The naysayers’ main grouse was that the tech interface leaves no space for human interaction. This has been addressed by chat windows and options to connect to tutors. “We go deeper, giving personalised guidance to our students from some of the top teachers in the country,” says Shobhit Bhatnagar, cofounder of Gradeup. “Students use the chat option to share information and help others, leading to that sense of community.”

It is a community which is expanding fast, and the industry is gung-ho on big growth. Byju’s is planning a new app this year for lower grades even as it plans its international launch in collaboration with popular YouTube teachers. Many of the other players plan to tap the Indian hinterland for further growth. “This segment is underpenetrated,” says Bhatnagar. “Established brick-and-mortar coaching centres are ten times more expensive than online courses, and their quality goes down once you move out of big cities.”
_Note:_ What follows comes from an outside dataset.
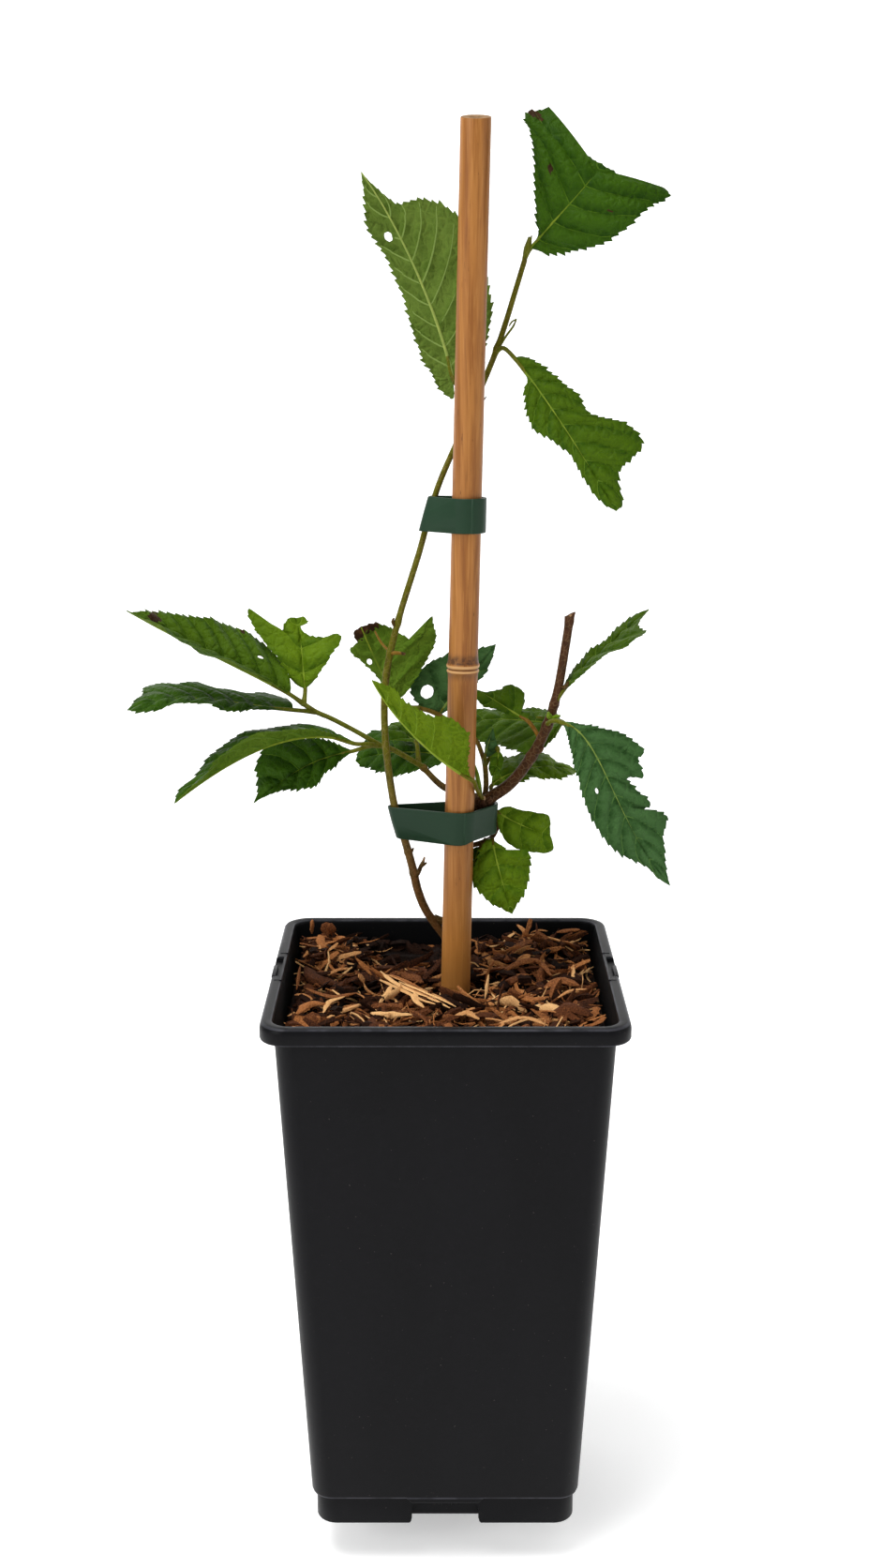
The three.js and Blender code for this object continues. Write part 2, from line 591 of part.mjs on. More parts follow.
// Ties: a band drawn round several stems, as the hull of their level cross sections.
function sectionAt(rows, z) {
  const curve = pathOf(rows);
  const samples = curve.getPoints(SECTION_SAMPLES);
  const gaps = samples.map((p) => Math.abs(p.z - z));
  const near = gaps.indexOf(Math.min(...gaps));
  const share = near / SECTION_SAMPLES;
  const rise = Math.abs(curve.getTangent(share).z);
  return { x: samples[near].x, y: samples[near].y, radius: radiusAt(rows, share) / rise };
}

function hullRing(sections, offset, z) {
  return Array.from({ length: TIE_DIRECTIONS }, (_, i) => {
    const angle = (2 * Math.PI * i) / TIE_DIRECTIONS;
    const cos = Math.cos(angle);
    const sin = Math.sin(angle);
    const reach = (s) => s.x * cos + s.y * sin + s.radius;
    const far = sections.reduce((best, s) => (reach(s) > reach(best) ? s : best));
    const out = far.radius + offset;
    return new THREE.Vector3(far.x + out * cos, far.y + out * sin, z);
  });
}

// An upright is a round section that the band keeps to over its whole height.
function tie({ foot, head, uprights }, limbNames) {
  const levels = Array.from({ length: TIE_LEVELS }, (_, k) => (
    THREE.MathUtils.lerp(foot, head, k / (TIE_LEVELS - 1))
  ));
  const wall = (offset) => levels.map((z) => {
    const stems = limbNames.map((name) => sectionAt(LIMBS[name], z));
    return hullRing([caneAt(z), ...stems, ...uprights], offset, z);
  });
  const inner = wall(2 * GAP);
  const outer = wall(2 * GAP + TIE_THICKNESS);
  const rings = [...inner, ...outer.reverse()];
  const points = rings.flat();
  const faces = [];
  for (let k = 0; k < rings.length; k += 1) {
    for (let i = 0; i < TIE_DIRECTIONS; i += 1) {
      const next = (i + 1) % TIE_DIRECTIONS;
      const here = k * TIE_DIRECTIONS;
      const there = ((k + 1) % rings.length) * TIE_DIRECTIONS;
      faces.push(here + i, here + next, there + next, here + i, there + next, there + i);
    }
  }
  const geometry = new THREE.BufferGeometry().setFromPoints(points);
  geometry.setIndex(faces);
  return toSolid(geometry);
}

// Filling
function mulchHeight(x, y) {
  const ripple = RIPPLE_HEIGHT * Math.sin(x / RIPPLE_REACH_X + 1) * Math.cos(y / RIPPLE_REACH_Y);
  const cross = CROSS_RIPPLE_HEIGHT * Math.sin((x + y) / CROSS_RIPPLE_REACH);
  const banks = MULCH_BANKS.map((bank) => (
    bank.height * Math.exp(-(((x - bank.x) ** 2 + (y - bank.y) ** 2) / bank.spread ** 2))
  ));
  return banks.reduce((sum, height) => sum + height, MULCH_EDGE_Z + ripple + cross);
}

function fillingRing(z, share = 1) {
  return roundedSquare(innerWidthAt(z) - 2 * GAP, INNER_CORNER, z, share);
}

function makeCompost(holes) {
  return cut(toSolid(skin([
    roundedSquare(innerWidthAt(FLOOR_TOP) - 2 * (FLOOR_FILLET + GAP), INNER_CORNER, FLOOR_TOP + GAP),
    fillingRing(FLOOR_TOP + FLOOR_FILLET + GAP),
    fillingRing(SOIL_LEVEL - GAP),
  ])), holes);
}

function makeMulch(holes) {
  const rings = [fillingRing(SOIL_LEVEL)];
  for (let k = MULCH_RINGS; k >= 1; k -= 1) {
    const ring = fillingRing(SOIL_LEVEL, k / MULCH_RINGS);
    ring.forEach((p) => { p.z = mulchHeight(p.x, p.y); });
    rings.push(ring);
  }
  return cut(toSolid(skin(rings)), holes);
}

// Leaves
function ribAt(rib, share) {
  const u = THREE.MathUtils.clamp(share, 0, 1);
  const weights = [
    (-(3 * u - 1) * (3 * u - 2) * (u - 1)) / 2,
    (9 * u * (3 * u - 2) * (u - 1)) / 2,
    (-9 * u * (3 * u - 1) * (u - 1)) / 2,
    (u * (3 * u - 1) * (3 * u - 2)) / 2,
  ];
  const start = new THREE.Vector3();
  return rib.reduce((sum, point, k) => sum.addScaledVector(new THREE.Vector3(...point), weights[k]), start);
}

function bladePoint(leaf, side, share, distance, lift) {
  const inside = THREE.MathUtils.clamp(share, 0, 1);
  const along = ribAt(leaf.rib, inside + 0.01).sub(ribAt(leaf.rib, inside - 0.01)).normalize();
  const length = ribAt(leaf.rib, 0).distanceTo(ribAt(leaf.rib, 1));
  const across = new THREE.Vector3().crossVectors(along, new THREE.Vector3(...leaf.facing)).normalize();
  const up = new THREE.Vector3().crossVectors(across, along);
  const fold = THREE.MathUtils.degToRad(leaf.fold[side < 0 ? 0 : 1]);
  const out = across.clone().multiplyScalar(side * Math.cos(fold)).addScaledVector(up, Math.sin(fold));
  const normal = up.clone().multiplyScalar(Math.cos(fold)).addScaledVector(across, -side * Math.sin(fold));
  return ribAt(leaf.rib, inside)
    .addScaledVector(along, (share - inside) * length)
    .addScaledVector(out, distance)
    .addScaledVector(normal, lift);
}

// One half of a blade: veins run from the rib to the edge, slanting to the tip.
function bladeHalf(leaf, side) {
  const pairs = [[0, 0], ...(side < 0 ? leaf.left : leaf.right), [1, 0]];
  const edge = new THREE.SplineCurve(pairs.map(([u, w]) => new THREE.Vector2(u, w)));
  let foot = 0;
  const rows = [];
  for (let i = 0; i <= BLADE_STEPS; i += 1) {
    const { x: share, y: distance } = edge.getPoint(i / BLADE_STEPS);
    const width = Math.max(distance, 0);
    foot = Math.max(foot, Math.min(share - VEIN_SLANT * width, 1));
    if (i === BLADE_STEPS) foot = 1;
    rows.push({ foot, share, width });
  }
  const layer = (lift) => rows.map((row) => Array.from({ length: BLADE_COLUMNS + 1 }, (_, j) => {
    const part = j / BLADE_COLUMNS;
    return bladePoint(leaf, side, THREE.MathUtils.lerp(row.foot, row.share, part), row.width * part, lift);
  }));
  const top = layer(BLADE / 2);
  const bottom = layer(-BLADE / 2);
  const triangles = [];
  const quad = (a, b, c, d) => triangles.push(a, b, c, a, c, d);
  for (let i = 0; i < BLADE_STEPS; i += 1) {
    for (let j = 0; j < BLADE_COLUMNS; j += 1) {
      quad(top[i][j], top[i + 1][j], top[i + 1][j + 1], top[i][j + 1]);
      quad(bottom[i][j], bottom[i][j + 1], bottom[i + 1][j + 1], bottom[i + 1][j]);
    }
    const last = BLADE_COLUMNS;
    quad(top[i][0], bottom[i][0], bottom[i + 1][0], top[i + 1][0]);
    quad(top[i][last], top[i + 1][last], bottom[i + 1][last], bottom[i][last]);
  }
  return toSolid(mergeVertices(new THREE.BufferGeometry().setFromPoints(triangles), 1e-4));
}

function leafSolid(leaf, stalk) {
  const ribRows = RIB_SHARES.map((share) => {
    const radius = THREE.MathUtils.lerp(PETIOLE_RADIUS, RIB_TIP_RADIUS, share);
    return [...bladePoint(leaf, 1, share, 0, 0).toArray(), radius];
  });
  const stalkRows = stalk.map((point) => [...point, PETIOLE_RADIUS]);
  const rib = limb([...stalkRows, ...ribRows], { sides: RIB_SIDES, perSpan: 1 });
  return join([rib, bladeHalf(leaf, -1), bladeHalf(leaf, 1)]);
}

function makeMass({ on, twigs, leaves }) {
  const pieces = [
    ...twigs.map((rows) => limb(rows, { sides: 6 })),
    ...Object.entries(leaves).map(([name, stalk]) => leafSolid(LEAVES[name], stalk)),
  ];
  return filled(cut(join(pieces), on.map(grownLimb)));
}

// The whole plant in its pot
const plant = new THREE.Group();

function show(name, solid, finish) {
  const material = new THREE.MeshStandardMaterial({ ...FINISH[finish], metalness: 0 });
  const mesh = new THREE.Mesh(toGeometry(solid), material);
  mesh.name = name;
  plant.add(mesh);
}

const trunk = limb(LIMBS.trunk, { levelFoot: true });
const grownTrunk = grownLimb('trunk');
const caneHole = caneSolid(GAP);

show('pot', makePot(), 'pot');
show('compost', makeCompost([caneHole]), 'compost');
show('bark_mulch', makeMulch([caneHole, grownTrunk]), 'bark_mulch');
show('cane', caneSolid(), 'cane');
show('lower_tie', tie(LOWER_TIE, ['leader', 'trunk']), 'tie');
show('upper_tie', tie(UPPER_TIE, ['leader']), 'tie');
show('trunk', trunk, 'bark');
show('leader', cut(limb(LIMBS.leader), [grownTrunk]), 'green_stem');
show('pruned_branch', cut(limb(LIMBS.pruned_branch), [grownTrunk]), 'bark');
show('left_branch', cut(limb(LIMBS.left_branch, { sides: 6 }), [grownTrunk]), 'bark');
Object.entries(MASSES).forEach(([name, mass]) => show(name, makeMass(mass), 'leaf'));

export default plant;
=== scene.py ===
"""A nanking cherry in a tall square nursery pot, tied to a bamboo cane: its looks, built round the frame.

Sizes are millimetres in the frame's own axes, +Z up and -Y to the front, and become metres when a piece
is made.
"""

import logging
import math
from collections.abc import Callable, Sequence
from dataclasses import dataclass, field
from enum import Enum
from random import Random

import bmesh
import bpy
import numpy as np
from mathutils import Matrix, Vector, noise


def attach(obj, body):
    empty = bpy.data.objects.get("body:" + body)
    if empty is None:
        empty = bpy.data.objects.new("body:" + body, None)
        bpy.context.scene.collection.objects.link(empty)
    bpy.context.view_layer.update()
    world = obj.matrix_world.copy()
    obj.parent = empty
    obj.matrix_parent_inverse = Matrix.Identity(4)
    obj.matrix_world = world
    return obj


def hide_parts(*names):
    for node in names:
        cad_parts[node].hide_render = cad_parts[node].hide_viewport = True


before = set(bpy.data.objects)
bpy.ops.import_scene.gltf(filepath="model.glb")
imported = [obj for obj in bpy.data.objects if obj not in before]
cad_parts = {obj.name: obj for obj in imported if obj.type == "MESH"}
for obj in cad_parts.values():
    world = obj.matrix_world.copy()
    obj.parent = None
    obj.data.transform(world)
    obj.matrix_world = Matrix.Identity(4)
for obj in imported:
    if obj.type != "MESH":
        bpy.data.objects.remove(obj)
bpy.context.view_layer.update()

Array = np.ndarray
BMesh = bmesh.types.BMesh
Material = bpy.types.Material
Object = bpy.types.Object
Point = tuple[float, float, float]
Pair = tuple[float, float]
Row = tuple[float, float, float, float]
Colour = tuple[float, float, float, float]

METRES = 0.001
SEED = 5
CHANCE = Random(SEED)
BODY = "root"

log = logging.getLogger("nanking_cherry")


def paint(red: int, green: int, blue: int) -> Colour:
    """A colour as a shader reads it.

    Args:
        red, green, blue: the colour as it looks on a screen, 0 to 255.

    Returns:
        The same colour in linear light, with full alpha.
    """
    parts = [value / 255 for value in (red, green, blue)]
    linear = [part / 12.92 if part <= 0.04045 else ((part + 0.055) / 1.055) ** 2.4 for part in parts]
    return (*linear, 1.0)


def smooth_step(value: Array | float, low: float, high: float) -> Array | float:
    """A soft step from 0 at low to 1 at high."""
    share = np.clip((value - low) / (high - low), 0.0, 1.0)
    return share * share * (3 - 2 * share)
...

Vipul Jain, serial entrepreneur and investor, agrees. “More and more four and five-tier towns are now getting online, and this population is getting access to world-class learning infrastructure that formal education is not able to provide. In such a scenario, there is a huge market,” he says. But the biggest approval to the prospects of this sector comes from the ‘classroom’ coaching giants like Rau’s, Aakash and Vision IAS—most of them now have an online presence, either on digital learning sites or as an educational app.